Short version (as suggested by Mariano, and as in title):
For every diffeomorphism $f: \Omega \rightarrow \Omega$, (where $\Omega$ is a compact subset of $\mathbb{R}^n$) that is the time-1 map of a "non-autonomous flow", is it also the time-1 map of an autonomous flow?

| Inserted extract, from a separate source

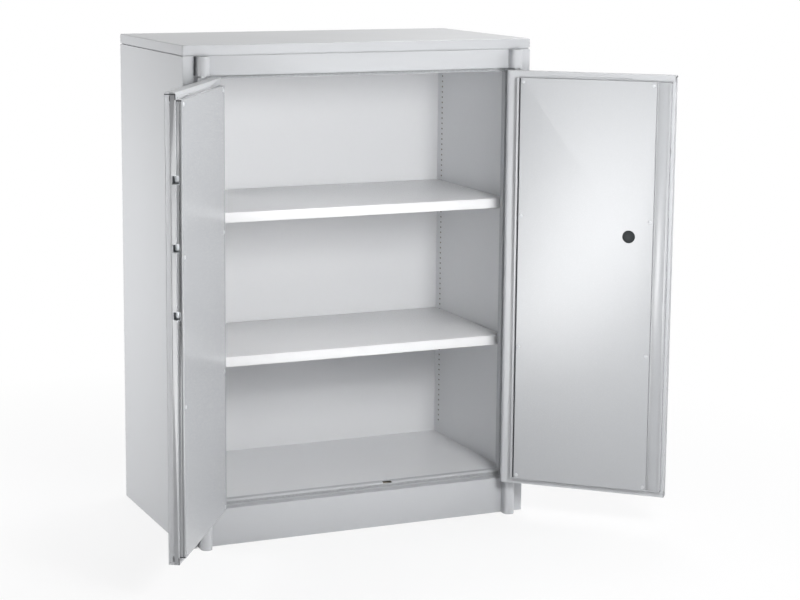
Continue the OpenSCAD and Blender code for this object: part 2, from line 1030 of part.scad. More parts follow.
module edge_bolt(z0, z1, lever_z) {
    color(steel)
        on_left() {
            translate([edge_a, deep(edge_b), z0])
                cylinder(d = edge_bolt_d, h = z1 - z0);
            door_block(edge_a, door_l - edge_seam_d - 0.1, edge_b - edge_seam_w / 4,
                       edge_b + edge_seam_w / 4, lever_z, lever_z + edge_lever_t);
        }
}

module edge_bolt_upper() {
    edge_bolt(door_z1 - edge_l, door_z1 + edge_proud, edge_lever_high);
}

module edge_bolt_lower() {
    edge_bolt(door_z0 - edge_proud, door_z0 + edge_l, edge_lever_low);
}

// Lock of the right door

// Plate on the board that carries the spindle
module lock_plate() {
    half_plate = 40;
    above_key = 30;
    color(steel)
        on_right()
            difference() {
                door_block(lock_a - half_plate, lock_a + half_plate, outer_t - sheet - fit,
                           outer_t + 0.5, lock_z - half_plate, key_z + above_key);
                door_bar(lock_a, lock_z, spindle_d / 2 + run, 0, door_t);
                door_bar(lock_a, key_z, key_plug_r + 0.5, 0, door_t);
            }
}

// Pin of the lock disc at an angle measured from the door's length
module crank_pin(angle, b0, b1) {
    door_bar(lock_a + crank_r * cos(angle), lock_z + crank_r * sin(angle), crank_pin_r, b0, b1);
}

module lock_disc() {
    color(steel)
        on_right() {
            door_bar(lock_a, lock_z, spindle_d / 2, -12, disc_b + eps);
            door_bar(lock_a, lock_z, disc_r, disc_b, disc_b + disc_t);
            crank_pin(135, arm_b, disc_b + eps);
            crank_pin(45, disc_b + disc_t - eps, rod_b + rod_t - 0.3);
            crank_pin(225, disc_b + disc_t - eps, rod_b + rod_t - 0.3);
        }
}

// T-shaped grip on the outside of the right door, with its round base
module turning_grip() {
    base_r = 24;
    base_t = 5;
    base_chamfer = 1.5;
    base_gap = 0.3;
    neck_r = 14;
    waist_r = 8.5;
    bar_r = 9.5;
    tip_r = 7.5;
    bar_out = 34;
    spindle_in = 12;
    color(black)
        on_right()
            translate([lock_a, deep(0), lock_z])
                rotate([90, 0, 0])
                    difference() {
                        union() {
                            translate([0, 0, base_gap])
                                cylinder(r = base_r, h = base_t - base_chamfer);
                            translate([0, 0, base_gap + base_t - base_chamfer])
                                cylinder(r1 = base_r, r2 = base_r - base_chamfer,
                                         h = base_chamfer);
                            translate([0, 0, base_t])
                                cylinder(r1 = neck_r, r2 = waist_r, h = bar_out - base_t);
                            for (s = [-1, 1])
                                translate([0, 0, bar_out])
                                    rotate([0, s * 90, 0]) {
                                        cylinder(r1 = bar_r, r2 = tip_r, h = grip_l / 2 - tip_r);
                                        translate([0, 0, grip_l / 2 - tip_r])
                                            sphere(r = tip_r);
                                    }
                        }
                        translate([0, 0, -eps])
                            cylinder(d = spindle_d, h = spindle_in + eps);
                    }
}

// Upright bar behind the edge cover with three flat bolts and the arm to the lock disc
module bolt_bar() {
    pin_a = lock_a + crank_r * cos(135);
    pin_z = lock_z + crank_r * sin(135);
    slot_r = crank_pin_r + crank_slack;
    arm_z0 = lock_z + spindle_d / 2 + 1;
    arm_z1 = lock_z + crank_r + slot_r + 5;
    color(steel)
        on_right()
            difference() {
                union() {
                    door_block(bolt_bar_a, bolt_bar_a + bolt_bar_w, arm_b, arm_b + bolt_t,
                               bolt_zs[0] - bolt_h / 2, bolt_zs[2] + bolt_h / 2);
                    for (z = bolt_zs)
                        door_block(bolt_bar_a, bolt_tip, arm_b, arm_b + bolt_t,
                                   z - bolt_h / 2, z + bolt_h / 2);
                    door_block(pin_a - slot_r - 5, bolt_bar_a + eps, arm_b, arm_b + arm_t,
                               arm_z0, arm_z1);
                }
                door_block(pin_a - slot_r, pin_a + slot_r, arm_b - eps, arm_b + bolt_t + eps,
                           pin_z - slot_r, lock_z + crank_r + slot_r);
            }
}

// Flat locking rod with a cross slot for its crank pin
module rod(a, z0, z1, angle) {
    slot_r = crank_pin_r + crank_slack;
    pin_a = lock_a + crank_r * cos(angle);
    pin_z = lock_z + crank_r * sin(angle);
    reach_a = lock_a + crank_r * sign(cos(angle));
    color(steel)
        on_right()
            difference() {
                door_block(a - rod_w / 2, a + rod_w / 2, rod_b, rod_b + rod_t, z0, z1);
                door_block(min(pin_a, reach_a) - slot_r, max(pin_a, reach_a) + slot_r,
                           rod_b - eps, rod_b + rod_t + eps, pin_z - slot_r, pin_z + slot_r);
            }
}

module upper_rod() {
    rod(upper_rod_a, lock_z - crank_r * sin(45) - rod_tail, inner_z1 - 1, 225);
}

module lower_rod() {
    rod(lower_rod_a, inner_z0 + 1, lock_z + crank_r * sin(45) + rod_tail, 45);
}

module key_cylinder() {
    color(steel)
        on_right()
            difference() {
                union() {
                    door_bar(lock_a, key_z, 16, -4, 0);
                    door_bar(lock_a, key_z, key_body_r, -4, outer_t - sheet - fit);
                }
                door_bar(lock_a, key_z, key_plug_r + run, -4 - eps, outer_t);
            }
}

module key_plug() {
    cam_b = outer_t + 2;
    cam_t = 2;
    cam_w = 8;
    cam_l = 20;
    slot_w = 1.8;
    slot_h = 9;
    slot_l = 14;
    color(brass)
        on_right()
            difference() {
                union() {
                    door_bar(lock_a, key_z, key_plug_r, -3.5, cam_b + cam_t);
                    door_block(lock_a - cam_w / 2, lock_a + cam_w / 2, cam_b, cam_b + cam_t,
                               key_z, key_z + cam_l);
                }
                door_block(lock_a - slot_w / 2, lock_a + slot_w / 2, -4, slot_l,
                           key_z - slot_h / 2, key_z + slot_h / 2);
            }
}

// Black plastic cap over the end of the spindle
module spindle_cap() {
    r = cap_d / 2;
    crown = 3.2;
    dome_r = 3 * r;
    neck_r = r - 1.6;
    neck_l = 1.3;
    color(black)
        on_right()
            translate([lock_a, deep(door_t), lock_z])
                rotate([-90, 0, 0]) {
                    translate([0, 0, -neck_l])
                        cylinder(r = neck_r, h = neck_l + 0.5);
                    rotate_extrude()
                        intersection() {
                            square([r, crown]);
                            translate([0, crown - dome_r])
                                circle(r = dome_r, $fn = 240);
                        }
                }
}

top_plate();
top_filler_board();
body_top_sheet();
side_panel_left();
side_panel_right();
back_panel();
bottom_sheet();
header();
plinth();
lintel();
sill();
jamb_left();
jamb_right();
lining_left();
lining_right();
lining_back();
lining_ceiling();
cabinet_floor();
board_left();
board_right();
board_back();
board_top();
board_floor();
post_upper_left();
post_upper_right();
post_lower_left();
post_lower_right();
hinge_pins();
thrust_washers();
frame_seal();
upper_shelf();
lower_shelf();
shelf_clips();
left_shell();
left_column();
left_bushes();
left_board();
left_frame();
left_panel();
left_screws();
bolt_keeps();
edge_bolt_upper();
edge_bolt_lower();
right_shell();
right_column();
right_bushes();
right_board();
right_frame();
right_panel();
right_screws();
edge_cover();
lock_plate();
lock_disc();
turning_grip();
bolt_bar();
upper_rod();
lower_rod();
key_cylinder();
key_plug();
spindle_cap();
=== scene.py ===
"""Finish and setting of a two-door fireproof cabinet: paint, boards, hardware and studio."""

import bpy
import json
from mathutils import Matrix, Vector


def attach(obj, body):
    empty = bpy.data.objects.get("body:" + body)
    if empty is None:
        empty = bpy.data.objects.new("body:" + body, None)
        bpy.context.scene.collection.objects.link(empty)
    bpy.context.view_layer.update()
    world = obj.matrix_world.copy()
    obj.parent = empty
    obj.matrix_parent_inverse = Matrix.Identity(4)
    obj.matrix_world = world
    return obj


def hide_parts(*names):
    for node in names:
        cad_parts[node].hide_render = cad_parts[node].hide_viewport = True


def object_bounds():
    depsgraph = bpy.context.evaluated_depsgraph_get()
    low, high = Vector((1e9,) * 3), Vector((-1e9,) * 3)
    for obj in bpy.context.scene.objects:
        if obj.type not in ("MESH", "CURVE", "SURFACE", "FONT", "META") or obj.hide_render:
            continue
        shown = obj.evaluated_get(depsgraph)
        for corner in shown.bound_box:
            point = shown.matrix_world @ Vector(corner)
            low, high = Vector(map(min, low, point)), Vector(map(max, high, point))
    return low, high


bl_info = {
    "name": "Fireproof Cabinet",
    "version": (1, 0, 0),
    "blender": (4, 5, 0),
    "location": "3D View > Sidebar > Cabinet",
    "description": "Paint, fire boards, lock hardware and a pale studio for a fireproof cabinet",
    "category": "Object",
}

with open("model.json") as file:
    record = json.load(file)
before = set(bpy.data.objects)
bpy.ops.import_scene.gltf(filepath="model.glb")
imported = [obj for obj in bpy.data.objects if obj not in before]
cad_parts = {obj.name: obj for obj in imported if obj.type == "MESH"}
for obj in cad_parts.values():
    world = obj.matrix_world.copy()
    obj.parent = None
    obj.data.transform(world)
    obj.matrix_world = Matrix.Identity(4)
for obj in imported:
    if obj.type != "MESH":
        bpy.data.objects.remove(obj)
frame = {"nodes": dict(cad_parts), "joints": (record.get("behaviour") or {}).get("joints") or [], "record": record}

import json
import math

import bmesh
import bpy
from bpy.props import FloatProperty, FloatVectorProperty, IntProperty, PointerProperty
from mathutils import Matrix, Vector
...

Consider the following situation:
For $x \in \Omega \subseteq \mathbb{R}^n$ where $\Omega$ is compact, Let $\phi(x, t)$ be defined by the following boundary conditions: $$ \phi(x, 0) = x, \quad \phi(x, 1) = f(x), \quad f \in C^\infty $$
and the differential equation: $$ \frac{d \phi(x, t)}{dt} = v(\phi(x, t), t) $$
Of course, the set of functions $v(\phi(x, t))$ is a proper subset of $v(\phi(x, t), t)$. I'm trying to find a $v$ that satisfies the ODE and boundary conditions.
My question is, is there some $f(x)$ for which the differential equation $$ \frac{d \phi(x, t)}{dt} = v(\phi(x, t), t) $$ has a solution but
$$ \frac{d \phi(x, t)}{dt} = v(\phi(x, t)) $$ does not?